Despite the aforementioned writers bring up interesting and salient points, none brought up the disturbing fact that, for most of America, black women are not mothers. The prevailing wisdom is that black women have babies – out of wedlock at that – and that’s it. Latina/Chicana mothers fare no better with the dehumanizing portrayal of them simply “dropping anchor babies.”
On the rare occasions that black mothers are highlighted, it usually follow one of two tropes; 1. Black mothers universally and regularly employ harsh and excessive punishments, and 2. Mothering under crisis (i.e. 5 children with 8 different men, living in squalor, dodging bullets). Now with the election of President Obama we have a third: the Obamas as the embodiment of the ideal African America family with Michelle Obama replacing Phylicia Rashad as the ideal mother.

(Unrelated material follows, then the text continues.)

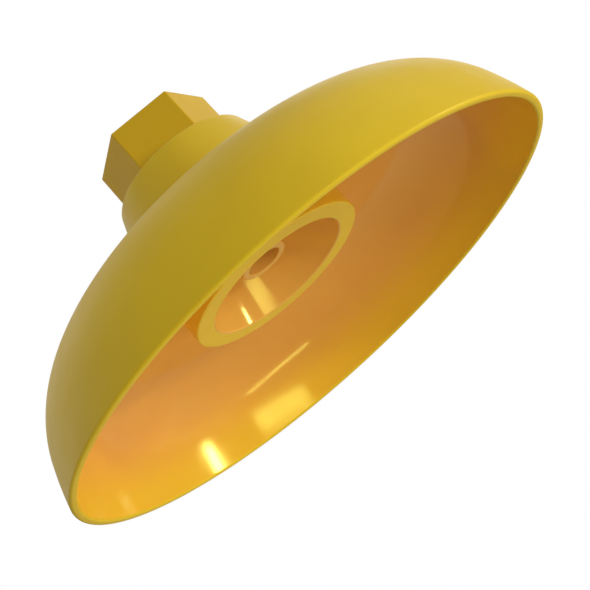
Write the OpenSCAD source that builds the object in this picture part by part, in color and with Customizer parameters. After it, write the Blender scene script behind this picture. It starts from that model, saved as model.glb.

After experiencing years of black motherhood being equated with abandonment and neglect, I must admit it was pure joy to see the Obamas walk across that stage to accept the nomination and then the results of the election. Those nights – and those ever since – have been an affirmation for those of us who are what they are: A strong, loving, playful, and spirit-filled African American family. The Obamas, of course, are not the first nor will they be the last but they are in the here and now, tangible and concrete. It is important to note the Obamas – including Marion Robinson, First Lady Obama’s mother who has been hailed by both of them as being instrumental in the development of their daughters – deserve every bit of praise. It is clear that they not only are extremely devoted to their children but also to their own relationship. If there were to be a soundtrack for the Obama family, it would be Stevie Wonder’s “Knocks Me off My Feet.”
They are the flip side to the many single black women – grandmothers, aunties, sisters, and every other in between – who are indeed mothering under siege. These examples seem to be the only dots on the spectrum. For those of us who seem to embody the Obama model, motherhood can be a lonely, isolating, and conflicting experience.